(Exercise objective): From the data that follows, print exactly the lines starting at the one containing "# ---- one STEP" and ending at the one containing "obj.parent = empty"; include both of them and nothing more.

(Raw data):
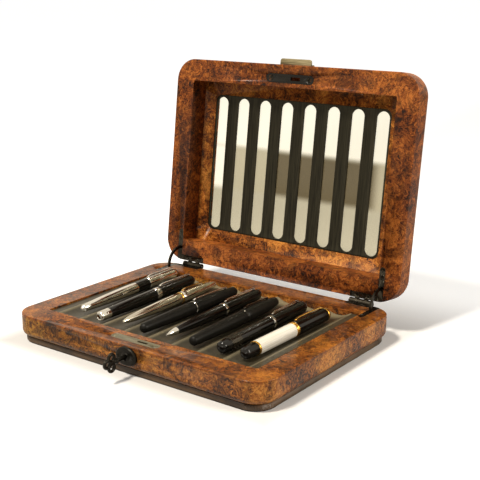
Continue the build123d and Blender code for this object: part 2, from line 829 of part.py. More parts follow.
def clip(line, tip, root, tip_radius, root_radius):
    # a spring clip along the top of a cap, from its tip back to its root
    plane, along = line
    lean = radians(clip_lean)
    upright = plane.z_dir * cos(lean) + plane.y_dir * sin(lean)
    tip, root = tip * along, root * along
    low_tip = tip_radius + clip_gap
    low_root = root_radius + clip_gap
    nub_top = (tip, low_tip + clip_nub_rise)
    nub_back = (tip + clip_nub, low_tip + clip_nub_rise)
    arm_tip = (tip + clip_bend, low_tip + clip_rise)
    arm_tip_top = (tip + clip_bend, low_tip + clip_rise + clip_thickness)
    with BuildPart() as piece:
        with BuildSketch(Plane(plane.origin, x_dir=plane.x_dir, z_dir=upright)):
            with BuildLine():
                Polyline(
                    arm_tip,
                    (root - clip_foot, low_root + clip_rise),
                    (root - clip_foot, low_root),
                    (root, low_root),
                    (root, low_root + clip_rise + clip_thickness),
                    arm_tip_top,
                )
                ThreePointArc(arm_tip_top, (tip + clip_bend / 3, low_tip + clip_rise), nub_top)
                ThreePointArc(nub_top, (tip + clip_nub / 2, low_tip), nub_back)
                Line(nub_back, arm_tip)
            make_face()
        extrude(amount=clip_width / 2, both=True)
    return piece.part


# chrome ballpoint with a dark waist
line = pen_line(
    groove_xs[0], front_gap=17.4, rear_gap=1.6, outline_length=143,
    lean=2.2, aside=1.2, drift=2.9, widest=5.8,
)
with BuildPart() as pen_1_barrel:
    add(
        turned(
            line,
            ((0, 0), (0.6, 1.8), (2.2, 2.6)),
            ((2.2, 2.6), (3, 3.5)),
            ((3, 3.5), (40, 5.0), (76, 5.6)),
        )
    )
with BuildPart() as pen_1_cap:
    add(turned(line, ((94, 5.8), (134, 5.2)), dome(134, 5.2, 143)))
with BuildPart() as pen_1_trim:
    add(turned(line, ((76, 5.4), (94, 5.6))))
    add(clip(line, tip=97, root=136, tip_radius=5.8, root_radius=5.2))

# black with a silver nose cap, broad ring and clip
line = pen_line(
    groove_xs[1], front_gap=12.2, rear_gap=10.8, outline_length=139,
    lean=1.8, aside=2.2, drift=1.8, widest=5.9,
)
with BuildPart() as pen_2_barrel:
    add(turned(line, ((12, 4.9), (45, 5.5), (77, 5.8))))
with BuildPart() as pen_2_cap:
    add(turned(line, ((83, 5.9), (132, 5.5)), dome(132, 5.5, 139)))
with BuildPart() as pen_2_trim:
    add(
        turned(
            line,
            ((0, 0), (0, 3.2)),
            ((0, 3.2), (0.4, 4.2), (1.4, 4.6)),
            ((1.4, 4.6), (12, 4.9)),
        )
    )
    add(ring(line, start=77, end=83, radius=6.0))
    add(clip(line, tip=87, root=134, tip_radius=5.9, root_radius=5.5))

# silver, drawn to a point, with gold bands and clip
line = pen_line(
    groove_xs[2], front_gap=15.7, rear_gap=9.3, outline_length=137,
    lean=1.6, aside=0.9, drift=2.4, widest=5.6,
)
with BuildPart() as pen_3_barrel:
    add(
        turned(
            line,
            ((0, 0), (0.3, 1.2), (1.6, 1.5)),
            ((1.6, 1.5), (6, 2.7), (30, 4.4), (58, 5.3), (80, 5.5)),
        )
    )
with BuildPart() as pen_3_cap:
    add(turned(line, ((82.4, 5.5), (104, 5.5), (122, 4.8), (134, 3.4)), dome(134, 3.4, 137)))
with BuildPart() as pen_3_trim:
    add(ring(line, start=80, end=82.4, radius=5.7))
    add(clip(line, tip=86, root=123, tip_radius=5.6, root_radius=4.9))

# matt black cigar with a slim silver clip
line = pen_line(
    groove_xs[3], front_gap=11.2, rear_gap=14.8, outline_length=136,
    lean=-0.4, aside=-0.4, drift=0.4, widest=6.1,
)
with BuildPart() as pen_4_barrel:
    add(turned(line, nose(0, 4, 4.6), ((4, 4.6), (36, 5.6), (70, 6.1))))
with BuildPart() as pen_4_cap:
    add(turned(line, ((70.8, 6.1), (104, 6.0), (131, 4.6)), dome(131, 4.6, 136)))
with BuildPart() as pen_4_trim:
    add(ring(line, start=70, end=70.8, radius=6.2))
    add(clip(line, tip=73, root=122, tip_radius=6.2, root_radius=5.35))

# black ballpoint with a silver cone, ring and clip
line = pen_line(
    groove_xs[4], front_gap=13.0, rear_gap=7.0, outline_length=142,
    lean=1.2, aside=0.0, drift=1.8, widest=6.0,
)
with BuildPart() as pen_5_barrel:
    add(turned(line, ((13, 3.3), (45, 4.9), (80, 5.7))))
with BuildPart() as pen_5_cap:
    add(turned(line, ((83, 5.9), (133, 5.6)), dome(133, 5.6, 142)))
with BuildPart() as pen_5_trim:
    add(turned(line, ((0, 0), (0, 0.9)), ((0, 0.9), (2.4, 1.1)), ((2.4, 1.1), (7, 2.5), (13, 3.3))))
    add(ring(line, start=80, end=83, radius=6.05))
    add(clip(line, tip=86, root=134, tip_radius=6.0, root_radius=5.6))

# matt black, tapered to the front, with a dark clip
line = pen_line(
    groove_xs[5], front_gap=12.5, rear_gap=17.5, outline_length=132,
    lean=1.6, aside=0.6, drift=2.2, widest=6.4,
)
with BuildPart() as pen_6_barrel:
    add(turned(line, nose(0, 3, 4.4), ((3, 4.4), (40, 5.7), (76, 6.4))))
with BuildPart() as pen_6_cap:
    add(turned(line, ((76.6, 6.4), (104, 6.2), (126, 4.6)), dome(126, 4.6, 132)))
with BuildPart() as pen_6_trim:
    add(ring(line, start=76, end=76.6, radius=6.3))
    add(clip(line, tip=80, root=118, tip_radius=6.5, root_radius=5.5))

# black with a patterned band near its front end
line = pen_line(
    groove_xs[6], front_gap=15.4, rear_gap=12.6, outline_length=134,
    lean=1.4, aside=1.4, drift=1.6, widest=6.3,
)
with BuildPart() as pen_7_barrel:
    add(
        turned(
            line,
            nose(0, 3.4, 5.2),
            ((3.4, 5.2), (10, 5.7)),
            ((10, 5.7), (band_start, 5.7)),
            ((band_start, 5.7), (band_start, band_core)),
            ((band_start, band_core), (band_end, band_core)),
            ((band_end, band_core), (band_end, 5.8)),
            ((band_end, 5.8), (74, 6.0)),
        )
    )
with BuildPart() as pen_7_cap:
    add(turned(line, ((77, 6.2), (125, 6.0)), dome(125, 6.0, 134)))
with BuildPart() as pen_7_trim:
    add(sleeve(line, band_start, band_end, radius=6.1, core=band_core))
    add(ring(line, start=74, end=77, radius=6.4))
    add(clip(line, tip=80, root=124, tip_radius=6.3, root_radius=6.0))

# ivory barrel between black ends, gold rings and clip
line = pen_line(
    groove_xs[7], front_gap=15.0, rear_gap=19.0, outline_length=128,
    lean=-0.7, aside=-1.8, drift=1.8, widest=6.7,
)
with BuildPart() as pen_8_knob:
    add(turned(line, nose(0, 4.4, 5.4), ((4.4, 5.4), (16, 5.8))))
with BuildPart() as pen_8_barrel:
    add(turned(line, ((18, 6.3), (70, 6.3))))
with BuildPart() as pen_8_cap:
    add(
        turned(
            line,
            ((74, 6.6), (finial_start, 6.2)),
            ((finial_start, 6.2), (finial_start, finial_core)),
            ((finial_start, finial_core), (finial_end, finial_core)),
            dome(finial_end, finial_core, 128),
        )
    )
with BuildPart() as pen_8_trim:
    add(ring(line, start=16, end=18, radius=6.3))
    add(ring(line, start=70, end=74, radius=6.75))
    add(sleeve(line, finial_start, finial_end, radius=6.3, core=finial_core))
    add(clip(line, tip=77, root=119, tip_radius=6.7, root_radius=6.3))

pen_1_barrel.part.label = "pen_1_barrel"
pen_1_cap.part.label = "pen_1_cap"
pen_1_trim.part.label = "pen_1_trim"
pen_2_barrel.part.label = "pen_2_barrel"
pen_2_cap.part.label = "pen_2_cap"
pen_2_trim.part.label = "pen_2_trim"
pen_3_barrel.part.label = "pen_3_barrel"
pen_3_cap.part.label = "pen_3_cap"
pen_3_trim.part.label = "pen_3_trim"
pen_4_barrel.part.label = "pen_4_barrel"
pen_4_cap.part.label = "pen_4_cap"
pen_4_trim.part.label = "pen_4_trim"
pen_5_barrel.part.label = "pen_5_barrel"
pen_5_cap.part.label = "pen_5_cap"
pen_5_trim.part.label = "pen_5_trim"
pen_6_barrel.part.label = "pen_6_barrel"
pen_6_cap.part.label = "pen_6_cap"
pen_6_trim.part.label = "pen_6_trim"
pen_7_barrel.part.label = "pen_7_barrel"
pen_7_cap.part.label = "pen_7_cap"
pen_7_trim.part.label = "pen_7_trim"
pen_8_knob.part.label = "pen_8_knob"
pen_8_barrel.part.label = "pen_8_barrel"
pen_8_cap.part.label = "pen_8_cap"
pen_8_trim.part.label = "pen_8_trim"

# ---- one STEP file for each sub-part ----------------------------------------------------------------
for piece in (
    baize_pad, plinth_board, compartment_floor, pen_tray, base_frame, lid_frame, lid_panel,
    slotted_plate, window_glass, hinge_pins, base_hinge_screws, lid_hinge_screws, lock_case,
    lock_face_plate, lock_screws, lock_follower, hook_bolt, strike_plate, strike_screws,
    escutcheon, escutcheon_pins, key, pull_tab, pull_screws,
    pen_1_barrel, pen_1_cap, pen_1_trim, pen_2_barrel, pen_2_cap, pen_2_trim,
    pen_3_barrel, pen_3_cap, pen_3_trim, pen_4_barrel, pen_4_cap, pen_4_trim,
    pen_5_barrel, pen_5_cap, pen_5_trim, pen_6_barrel, pen_6_cap, pen_6_trim,
    pen_7_barrel, pen_7_cap, pen_7_trim, pen_8_knob, pen_8_barrel, pen_8_cap, pen_8_trim,
):
    export_step(piece.part, f"parts/{piece.part.label}.step")
    print(piece.part.label, round(piece.part.volume, 1), piece.part.is_valid, len(piece.part.solids()))
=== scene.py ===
# %% [markdown]
# # A burl wood chest for eight pens
# A shallow base with a grooved tray, an open lid with glass behind a slotted plate, corner hinges with
# arc stays, a lock with its key, and eight pens. The first step loads the frame of the CAD model, which
# gives every size and place.

# %% Load the frame
import json
from math import cos, pi, radians, sin, sqrt

import bpy
from mathutils import Matrix, Vector


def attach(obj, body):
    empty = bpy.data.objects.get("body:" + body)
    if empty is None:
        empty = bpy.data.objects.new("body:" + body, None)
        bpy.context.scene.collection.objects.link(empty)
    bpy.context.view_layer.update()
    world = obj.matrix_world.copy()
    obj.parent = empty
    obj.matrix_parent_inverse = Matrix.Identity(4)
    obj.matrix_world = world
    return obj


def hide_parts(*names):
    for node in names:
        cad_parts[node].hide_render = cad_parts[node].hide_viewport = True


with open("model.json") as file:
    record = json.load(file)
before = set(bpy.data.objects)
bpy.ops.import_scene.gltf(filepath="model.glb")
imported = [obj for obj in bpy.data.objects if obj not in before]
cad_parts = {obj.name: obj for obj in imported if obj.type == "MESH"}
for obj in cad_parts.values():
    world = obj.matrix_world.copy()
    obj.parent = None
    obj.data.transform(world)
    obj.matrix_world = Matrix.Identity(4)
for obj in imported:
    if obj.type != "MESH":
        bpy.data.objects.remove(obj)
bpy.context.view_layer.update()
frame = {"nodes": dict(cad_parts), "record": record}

MM = 0.001  # the sizes in this file are millimetres, the scene is in metres
nodes = frame["nodes"]
print("CAD nodes:", len(nodes))

# %% [markdown]
# ## Camera
# The photograph was taken from the front right, a little above the open base. The camera is placed by
# the direction it looks from, its distance from a point in the object, and its lens.

# %% Camera
azimuth, elevation, roll = radians(36.384), radians(15.018), radians(0.194)
target, distance, lens = Vector((40.7, 0, 101.4)) * MM, 839.7 * MM, 72.27

towards = Vector((sin(azimuth) * cos(elevation), -cos(azimuth) * cos(elevation), sin(elevation)))
level_right = Vector((cos(azimuth), sin(azimuth), 0))
level_up = towards.cross(level_right)
right = cos(roll) * level_right + sin(roll) * level_up
up = towards.cross(right)
camera_data = bpy.data.cameras.new("camera")
camera_data.lens = lens
camera_data.sensor_fit = "HORIZONTAL"
camera = bpy.data.objects.new("camera", camera_data)
bpy.context.scene.collection.objects.link(camera)
turn = Matrix((right, up, towards)).transposed().to_4x4()
camera.matrix_world = Matrix.Translation(target + distance * towards) @ turn
bpy.context.scene.camera = camera
print("camera at", [round(v, 3) for v in camera.matrix_world.translation])

# %% [markdown]
# ## Node helpers
# Materials are node trees. A node is made with its inputs and settings by name, and a value that is
# itself a socket is linked.

# %% Make and link nodes


def put(slot, value):
    if isinstance(value, bpy.types.NodeSocket):
        slot.id_data.links.new(value, slot)
    else:
        slot.default_value = value


def fill(made, **settings):
    """Sets a node's inputs and properties by name, with _ for a space."""
    for key, value in settings.items():
        slot = made.inputs.get(key.replace("_", " "))
        if slot is None:
            setattr(made, key, value)
        else:
            put(slot, value)
    return made


def node(tree, kind, **settings):
    return fill(tree.nodes.new("ShaderNode" + kind), **settings)


finishes = {}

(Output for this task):
# ---- one STEP file for each sub-part ----------------------------------------------------------------
for piece in (
    baize_pad, plinth_board, compartment_floor, pen_tray, base_frame, lid_frame, lid_panel,
    slotted_plate, window_glass, hinge_pins, base_hinge_screws, lid_hinge_screws, lock_case,
    lock_face_plate, lock_screws, lock_follower, hook_bolt, strike_plate, strike_screws,
    escutcheon, escutcheon_pins, key, pull_tab, pull_screws,
    pen_1_barrel, pen_1_cap, pen_1_trim, pen_2_barrel, pen_2_cap, pen_2_trim,
    pen_3_barrel, pen_3_cap, pen_3_trim, pen_4_barrel, pen_4_cap, pen_4_trim,
    pen_5_barrel, pen_5_cap, pen_5_trim, pen_6_barrel, pen_6_cap, pen_6_trim,
    pen_7_barrel, pen_7_cap, pen_7_trim, pen_8_knob, pen_8_barrel, pen_8_cap, pen_8_trim,
):
    export_step(piece.part, f"parts/{piece.part.label}.step")
    print(piece.part.label, round(piece.part.volume, 1), piece.part.is_valid, len(piece.part.solids()))
=== scene.py ===
# %% [markdown]
# # A burl wood chest for eight pens
# A shallow base with a grooved tray, an open lid with glass behind a slotted plate, corner hinges with
# arc stays, a lock with its key, and eight pens. The first step loads the frame of the CAD model, which
# gives every size and place.

# %% Load the frame
import json
from math import cos, pi, radians, sin, sqrt

import bpy
from mathutils import Matrix, Vector


def attach(obj, body):
    empty = bpy.data.objects.get("body:" + body)
    if empty is None:
        empty = bpy.data.objects.new("body:" + body, None)
        bpy.context.scene.collection.objects.link(empty)
    bpy.context.view_layer.update()
    world = obj.matrix_world.copy()
    obj.parent = empty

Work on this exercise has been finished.